What to work on:
Starting with the line that contains "cad_parts[node].hide_render = cad_parts[node].hide_viewport" and stopping after the line that contains "TUCK = 0.08", output every line exactly as it stands.
##########
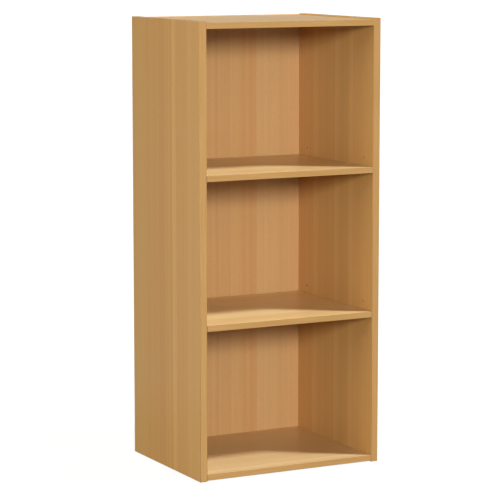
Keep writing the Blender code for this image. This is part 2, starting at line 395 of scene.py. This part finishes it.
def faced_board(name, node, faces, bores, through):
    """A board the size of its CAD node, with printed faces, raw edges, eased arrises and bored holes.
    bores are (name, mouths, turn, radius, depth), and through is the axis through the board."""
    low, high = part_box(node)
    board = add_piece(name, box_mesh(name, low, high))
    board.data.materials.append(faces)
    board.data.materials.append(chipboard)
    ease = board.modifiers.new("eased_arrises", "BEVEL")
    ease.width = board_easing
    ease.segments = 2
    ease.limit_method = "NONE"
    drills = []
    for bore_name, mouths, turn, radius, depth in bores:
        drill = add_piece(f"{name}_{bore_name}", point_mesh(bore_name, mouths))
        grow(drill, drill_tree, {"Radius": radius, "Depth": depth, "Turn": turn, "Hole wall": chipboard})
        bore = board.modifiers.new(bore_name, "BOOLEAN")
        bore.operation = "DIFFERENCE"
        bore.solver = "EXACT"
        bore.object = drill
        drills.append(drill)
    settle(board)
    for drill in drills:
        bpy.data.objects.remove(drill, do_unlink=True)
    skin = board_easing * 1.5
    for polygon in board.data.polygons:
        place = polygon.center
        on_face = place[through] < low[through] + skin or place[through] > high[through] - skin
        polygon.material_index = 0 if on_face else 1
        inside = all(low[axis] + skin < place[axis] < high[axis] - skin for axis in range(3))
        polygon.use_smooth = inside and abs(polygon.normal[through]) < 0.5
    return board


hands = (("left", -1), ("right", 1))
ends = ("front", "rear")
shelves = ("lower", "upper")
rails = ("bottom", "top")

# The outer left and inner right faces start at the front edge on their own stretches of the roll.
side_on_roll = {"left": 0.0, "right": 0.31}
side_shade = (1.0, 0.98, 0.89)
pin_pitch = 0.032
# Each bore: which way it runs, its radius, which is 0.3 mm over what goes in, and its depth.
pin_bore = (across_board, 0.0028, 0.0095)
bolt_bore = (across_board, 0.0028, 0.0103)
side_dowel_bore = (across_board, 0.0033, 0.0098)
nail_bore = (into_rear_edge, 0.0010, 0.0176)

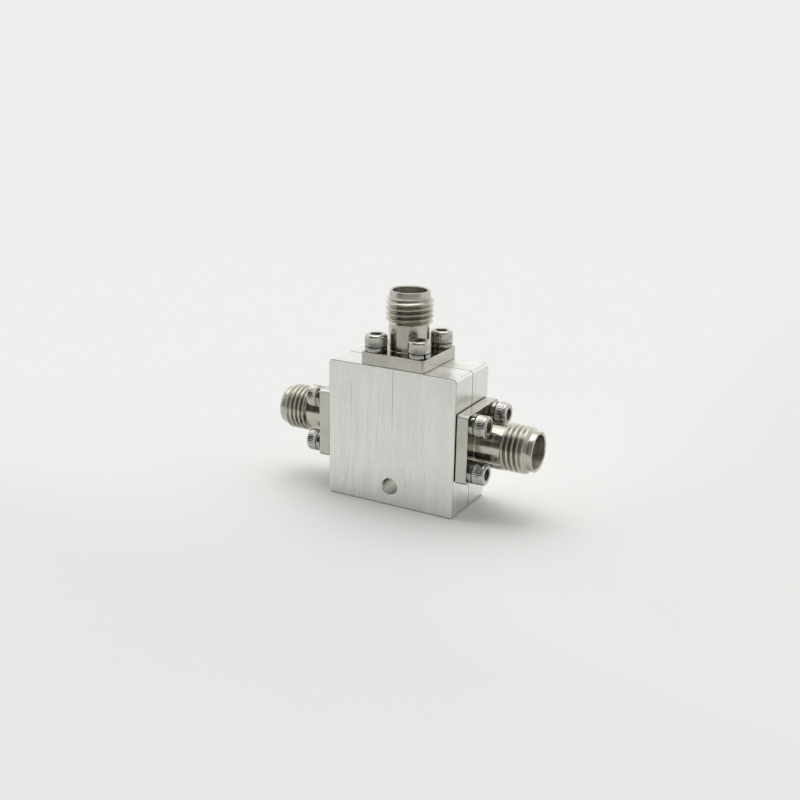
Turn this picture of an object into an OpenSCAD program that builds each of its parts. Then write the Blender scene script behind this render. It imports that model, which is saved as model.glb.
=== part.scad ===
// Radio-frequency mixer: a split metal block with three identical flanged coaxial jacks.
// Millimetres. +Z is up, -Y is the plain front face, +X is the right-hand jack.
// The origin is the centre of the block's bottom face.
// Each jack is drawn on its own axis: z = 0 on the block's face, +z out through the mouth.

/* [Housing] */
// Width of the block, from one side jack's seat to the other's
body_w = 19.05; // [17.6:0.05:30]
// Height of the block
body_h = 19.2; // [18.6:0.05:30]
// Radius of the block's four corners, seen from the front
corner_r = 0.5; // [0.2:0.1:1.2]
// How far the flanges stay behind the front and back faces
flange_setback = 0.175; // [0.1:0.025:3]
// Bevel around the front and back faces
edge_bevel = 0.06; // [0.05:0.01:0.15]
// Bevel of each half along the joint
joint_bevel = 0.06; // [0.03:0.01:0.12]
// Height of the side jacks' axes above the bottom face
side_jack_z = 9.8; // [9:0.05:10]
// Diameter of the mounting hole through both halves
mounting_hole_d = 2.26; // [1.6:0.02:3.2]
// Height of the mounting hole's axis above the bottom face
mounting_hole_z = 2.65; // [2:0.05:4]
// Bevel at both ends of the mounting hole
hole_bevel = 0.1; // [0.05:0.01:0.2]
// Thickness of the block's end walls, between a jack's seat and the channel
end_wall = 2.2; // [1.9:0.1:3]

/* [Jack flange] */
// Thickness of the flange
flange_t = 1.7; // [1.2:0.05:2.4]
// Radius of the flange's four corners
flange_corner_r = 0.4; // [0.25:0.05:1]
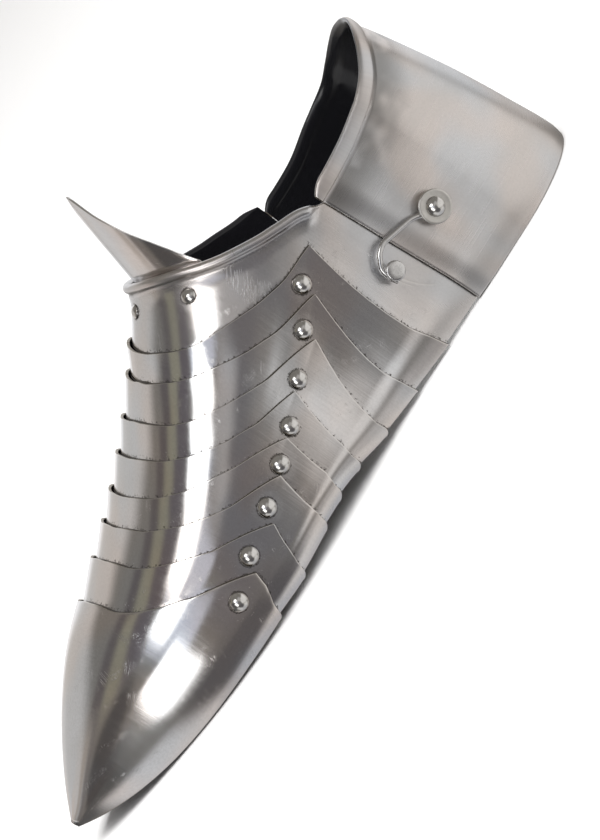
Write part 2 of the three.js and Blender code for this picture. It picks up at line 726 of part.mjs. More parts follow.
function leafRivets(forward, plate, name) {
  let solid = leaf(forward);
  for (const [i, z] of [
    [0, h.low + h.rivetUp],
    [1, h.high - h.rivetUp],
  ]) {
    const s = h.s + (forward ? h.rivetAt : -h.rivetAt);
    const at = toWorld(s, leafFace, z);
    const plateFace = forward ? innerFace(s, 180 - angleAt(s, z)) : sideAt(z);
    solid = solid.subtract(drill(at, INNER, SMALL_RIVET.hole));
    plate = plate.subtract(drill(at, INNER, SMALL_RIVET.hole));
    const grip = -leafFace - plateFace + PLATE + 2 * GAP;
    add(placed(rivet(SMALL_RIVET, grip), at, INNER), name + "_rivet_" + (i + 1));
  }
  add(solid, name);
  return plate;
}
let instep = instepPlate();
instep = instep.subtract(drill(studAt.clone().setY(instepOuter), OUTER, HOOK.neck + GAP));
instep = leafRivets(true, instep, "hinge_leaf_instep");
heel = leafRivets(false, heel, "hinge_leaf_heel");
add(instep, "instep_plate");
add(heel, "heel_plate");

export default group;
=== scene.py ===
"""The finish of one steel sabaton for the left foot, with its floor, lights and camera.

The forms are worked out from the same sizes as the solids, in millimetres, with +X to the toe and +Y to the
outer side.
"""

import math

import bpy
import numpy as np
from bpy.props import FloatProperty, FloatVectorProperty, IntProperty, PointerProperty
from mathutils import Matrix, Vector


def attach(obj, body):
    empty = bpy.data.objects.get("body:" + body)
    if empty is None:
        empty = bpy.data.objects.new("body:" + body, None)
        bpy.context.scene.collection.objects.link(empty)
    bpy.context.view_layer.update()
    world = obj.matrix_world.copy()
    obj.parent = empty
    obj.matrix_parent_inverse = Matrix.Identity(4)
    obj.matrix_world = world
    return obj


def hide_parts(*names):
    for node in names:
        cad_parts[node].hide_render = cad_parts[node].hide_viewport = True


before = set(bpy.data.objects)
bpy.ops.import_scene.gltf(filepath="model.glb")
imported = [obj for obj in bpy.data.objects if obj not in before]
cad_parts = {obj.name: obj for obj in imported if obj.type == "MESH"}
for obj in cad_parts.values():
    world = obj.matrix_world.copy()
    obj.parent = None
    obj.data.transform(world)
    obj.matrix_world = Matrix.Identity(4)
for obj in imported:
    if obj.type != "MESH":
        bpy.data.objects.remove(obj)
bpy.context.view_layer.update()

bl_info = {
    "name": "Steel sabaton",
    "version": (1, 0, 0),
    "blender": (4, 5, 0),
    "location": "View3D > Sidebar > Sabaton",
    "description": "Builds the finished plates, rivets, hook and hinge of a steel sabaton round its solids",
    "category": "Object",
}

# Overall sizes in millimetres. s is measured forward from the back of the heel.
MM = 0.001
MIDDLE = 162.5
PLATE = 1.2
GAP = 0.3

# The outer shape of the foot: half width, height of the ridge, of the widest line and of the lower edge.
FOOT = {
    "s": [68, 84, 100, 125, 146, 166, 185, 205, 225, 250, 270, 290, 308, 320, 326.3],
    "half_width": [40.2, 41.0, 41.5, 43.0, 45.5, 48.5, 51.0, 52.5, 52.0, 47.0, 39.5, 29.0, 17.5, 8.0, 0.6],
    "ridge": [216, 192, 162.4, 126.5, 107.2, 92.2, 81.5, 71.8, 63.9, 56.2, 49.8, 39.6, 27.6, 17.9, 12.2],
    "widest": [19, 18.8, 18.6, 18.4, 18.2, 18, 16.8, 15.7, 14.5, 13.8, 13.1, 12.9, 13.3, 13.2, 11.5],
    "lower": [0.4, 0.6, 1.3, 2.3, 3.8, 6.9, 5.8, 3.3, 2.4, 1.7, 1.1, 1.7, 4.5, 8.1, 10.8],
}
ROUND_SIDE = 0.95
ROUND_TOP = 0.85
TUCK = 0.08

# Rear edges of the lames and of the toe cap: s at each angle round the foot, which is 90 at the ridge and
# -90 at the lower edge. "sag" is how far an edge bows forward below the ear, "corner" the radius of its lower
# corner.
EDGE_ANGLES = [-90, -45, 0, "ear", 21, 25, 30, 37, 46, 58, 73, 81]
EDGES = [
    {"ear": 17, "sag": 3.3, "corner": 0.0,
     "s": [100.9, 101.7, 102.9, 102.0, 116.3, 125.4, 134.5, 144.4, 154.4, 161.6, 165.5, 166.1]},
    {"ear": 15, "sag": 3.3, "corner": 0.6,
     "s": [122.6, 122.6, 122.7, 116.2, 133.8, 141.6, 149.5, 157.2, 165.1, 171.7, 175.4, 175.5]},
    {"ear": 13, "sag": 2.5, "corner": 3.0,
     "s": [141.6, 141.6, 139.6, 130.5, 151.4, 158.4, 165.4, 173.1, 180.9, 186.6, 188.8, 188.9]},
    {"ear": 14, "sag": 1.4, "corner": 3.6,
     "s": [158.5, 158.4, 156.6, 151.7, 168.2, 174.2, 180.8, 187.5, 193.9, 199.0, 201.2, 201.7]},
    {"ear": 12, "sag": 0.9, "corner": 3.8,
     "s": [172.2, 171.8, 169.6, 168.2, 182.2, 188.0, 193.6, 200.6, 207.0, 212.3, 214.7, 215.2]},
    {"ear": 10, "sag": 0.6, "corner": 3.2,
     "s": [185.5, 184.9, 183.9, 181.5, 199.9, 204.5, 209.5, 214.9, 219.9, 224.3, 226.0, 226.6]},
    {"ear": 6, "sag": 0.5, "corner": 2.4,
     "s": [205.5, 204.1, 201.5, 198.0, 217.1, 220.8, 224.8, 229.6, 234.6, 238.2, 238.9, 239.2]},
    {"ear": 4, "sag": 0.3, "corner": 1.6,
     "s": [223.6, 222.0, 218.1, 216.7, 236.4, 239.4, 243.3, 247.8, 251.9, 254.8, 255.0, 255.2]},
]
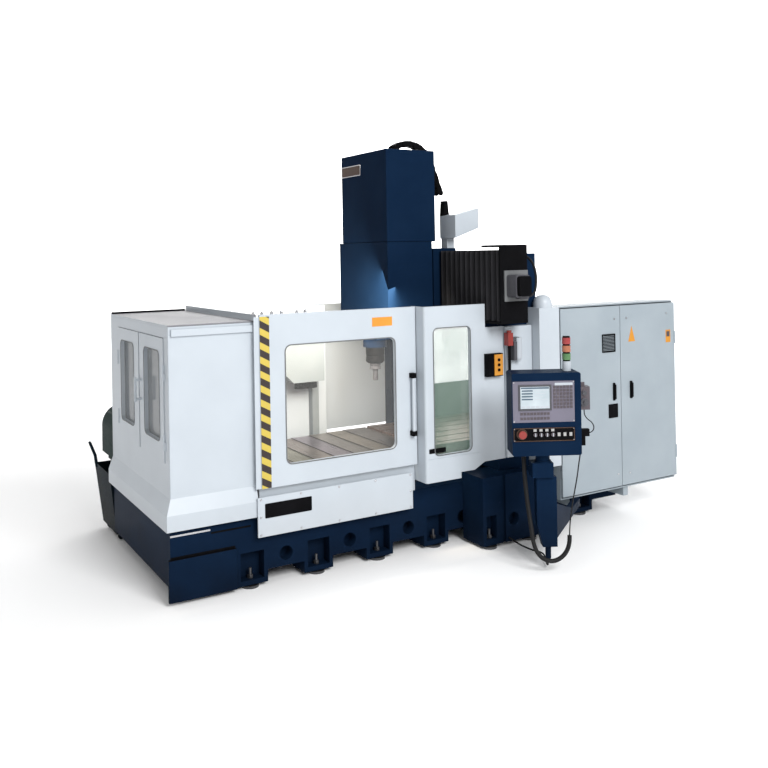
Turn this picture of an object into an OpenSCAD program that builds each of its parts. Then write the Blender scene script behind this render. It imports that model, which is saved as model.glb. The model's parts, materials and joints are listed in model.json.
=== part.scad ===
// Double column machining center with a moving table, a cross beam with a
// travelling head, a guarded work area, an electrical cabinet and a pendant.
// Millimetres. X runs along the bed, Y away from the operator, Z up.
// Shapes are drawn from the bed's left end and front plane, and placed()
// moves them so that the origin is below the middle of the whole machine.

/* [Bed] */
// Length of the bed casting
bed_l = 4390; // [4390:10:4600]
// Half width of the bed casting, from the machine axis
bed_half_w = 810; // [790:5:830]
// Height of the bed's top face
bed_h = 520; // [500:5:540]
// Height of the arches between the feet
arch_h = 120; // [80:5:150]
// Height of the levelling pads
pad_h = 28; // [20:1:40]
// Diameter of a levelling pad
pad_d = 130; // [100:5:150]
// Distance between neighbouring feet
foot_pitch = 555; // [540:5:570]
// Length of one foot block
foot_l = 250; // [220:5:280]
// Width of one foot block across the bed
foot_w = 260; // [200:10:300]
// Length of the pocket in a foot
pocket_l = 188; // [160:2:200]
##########
Expected answer:
        cad_parts[node].hide_render = cad_parts[node].hide_viewport = True


before = set(bpy.data.objects)
bpy.ops.import_scene.gltf(filepath="model.glb")
imported = [obj for obj in bpy.data.objects if obj not in before]
cad_parts = {obj.name: obj for obj in imported if obj.type == "MESH"}
for obj in cad_parts.values():
    world = obj.matrix_world.copy()
    obj.parent = None
    obj.data.transform(world)
    obj.matrix_world = Matrix.Identity(4)
for obj in imported:
    if obj.type != "MESH":
        bpy.data.objects.remove(obj)
bpy.context.view_layer.update()

bl_info = {
    "name": "Steel sabaton",
    "version": (1, 0, 0),
    "blender": (4, 5, 0),
    "location": "View3D > Sidebar > Sabaton",
    "description": "Builds the finished plates, rivets, hook and hinge of a steel sabaton round its solids",
    "category": "Object",
}

# Overall sizes in millimetres. s is measured forward from the back of the heel.
MM = 0.001
MIDDLE = 162.5
PLATE = 1.2
GAP = 0.3

# The outer shape of the foot: half width, height of the ridge, of the widest line and of the lower edge.
FOOT = {
    "s": [68, 84, 100, 125, 146, 166, 185, 205, 225, 250, 270, 290, 308, 320, 326.3],
    "half_width": [40.2, 41.0, 41.5, 43.0, 45.5, 48.5, 51.0, 52.5, 52.0, 47.0, 39.5, 29.0, 17.5, 8.0, 0.6],
    "ridge": [216, 192, 162.4, 126.5, 107.2, 92.2, 81.5, 71.8, 63.9, 56.2, 49.8, 39.6, 27.6, 17.9, 12.2],
    "widest": [19, 18.8, 18.6, 18.4, 18.2, 18, 16.8, 15.7, 14.5, 13.8, 13.1, 12.9, 13.3, 13.2, 11.5],
    "lower": [0.4, 0.6, 1.3, 2.3, 3.8, 6.9, 5.8, 3.3, 2.4, 1.7, 1.1, 1.7, 4.5, 8.1, 10.8],
}
ROUND_SIDE = 0.95
ROUND_TOP = 0.85
TUCK = 0.08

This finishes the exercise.